Of all characters which man could bring upon the scene, God is the finest. The cosmogonies of peoples are sublime poems, and the artist's genius does not attain perfection until it is sustained by such conceptions. The Hindoo sacred poems, the Biblical prophecies, the Edda, the Olympus of Hesiod and Homer, the visions of Dante, are glowing flowers from which a whole civilization blooms, and every emotion vanishes before the terrible feeling through which they have leaped from the bottom of our heart. Nothing then can be more depressing than the degradation of these noble ideas, settling into the regularity of formulas, and under the discipline of a popular worship.
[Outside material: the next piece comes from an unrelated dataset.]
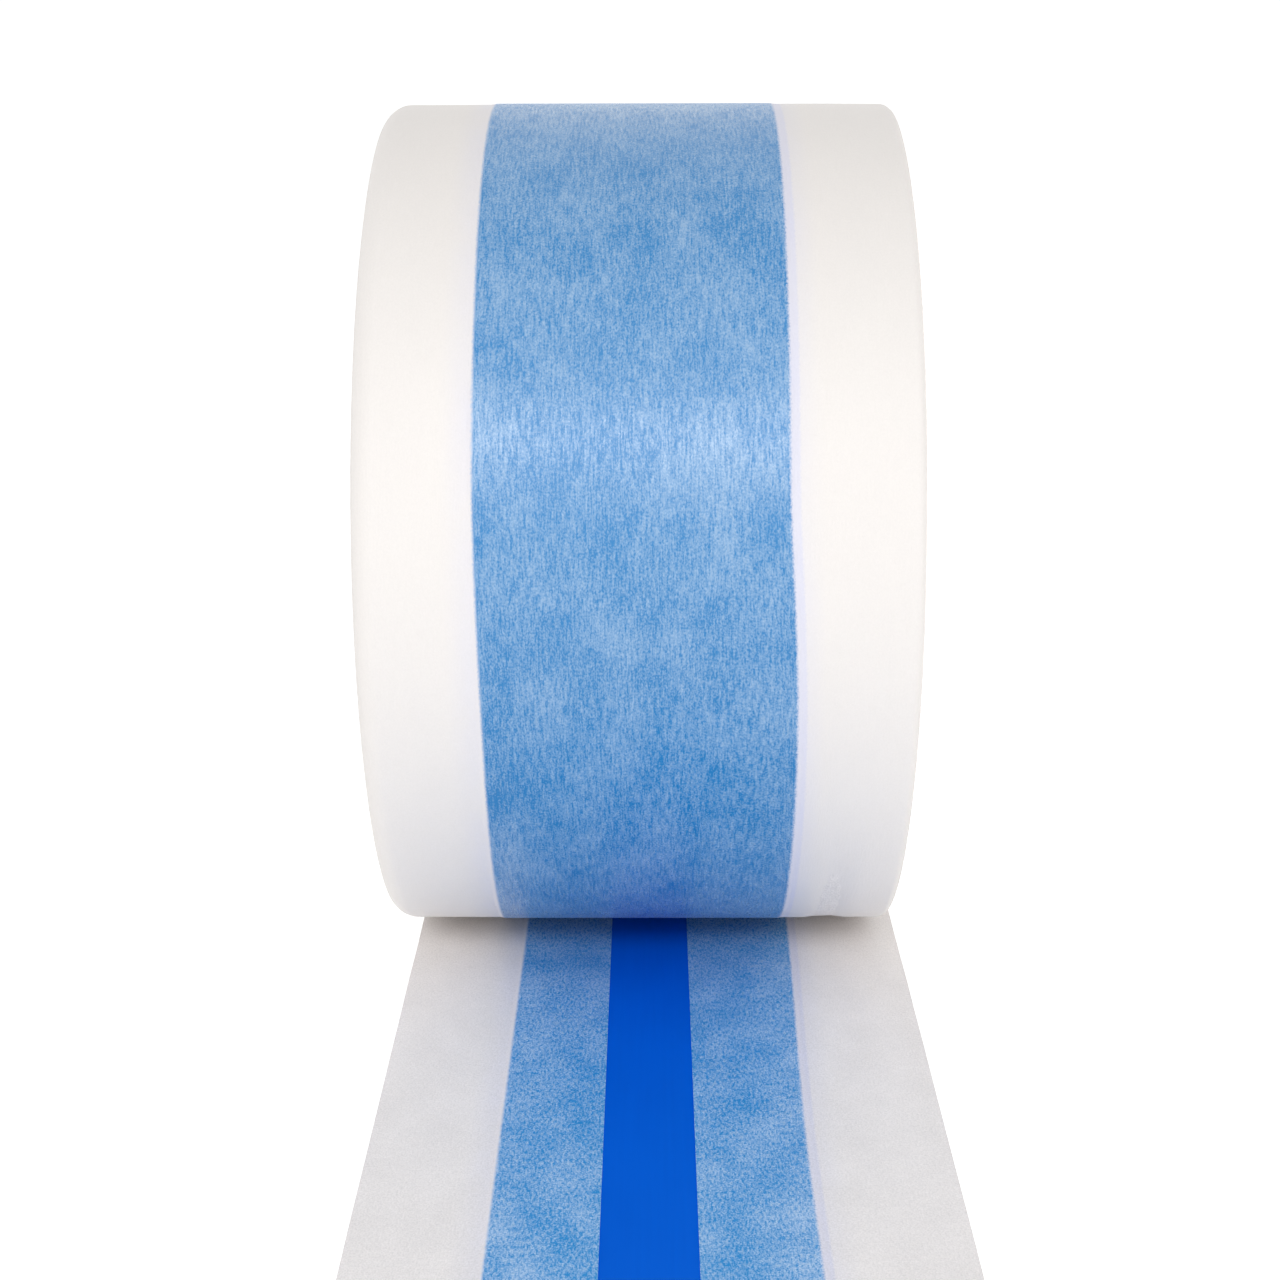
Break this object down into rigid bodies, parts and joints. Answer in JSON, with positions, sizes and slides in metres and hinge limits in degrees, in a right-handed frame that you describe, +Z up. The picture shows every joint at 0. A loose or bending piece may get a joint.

What is smaller than a god sunk to the level of a king and a man, what more repulsive than the Hebrew Jehovah, defined by theological pedantry, governed in his actions by the last manual of doctrine, petrified by literal interpretation?
Milton's Jehovah is a grave king, who maintains a suitable state, something like Charles I. When we meet him for the first time, in Book III., he is holding council, and setting forth a matter of business. From the style we see his grand furred cloak, his pointed Vandyke beard, his velvet-covered throne and golden dais. The business concerns a law which does not act well, and respecting which he desires to justify his rule. Adam is about to eat the apple: why have exposed Adam to the temptation? The royal orator discusses the question, and shows the reason:
"I made him just and right,
Sufficient to have stood, though free to fall.
Such I created all the ethereal powers
And spirits, both them who stood and them who fail'd....
Not free, what proof could they have given sincere
Of true allegiance, constant faith, or love?
Where only, what they needs must do, appear'd,
Not what they would: what praise could they receive?
What pleasure I from such obedience paid?
When will and reason (reason also is choice),
Useless and vain, of freedom both despoil'd,
Made passive both, had served necessity,
Not me. They therefore, as to right belong'd,
So were created, nor can justly accuse
Their Maker, or their making, or their fate;
As if predestination over-ruled
Their will, disposed by absolute decree
Or high foreknowledge: they themselves decreed
Their own revolt, not I: if I foreknew,
Foreknowledge had ho influence on their fault,
Which had no less proved certain unforeknown.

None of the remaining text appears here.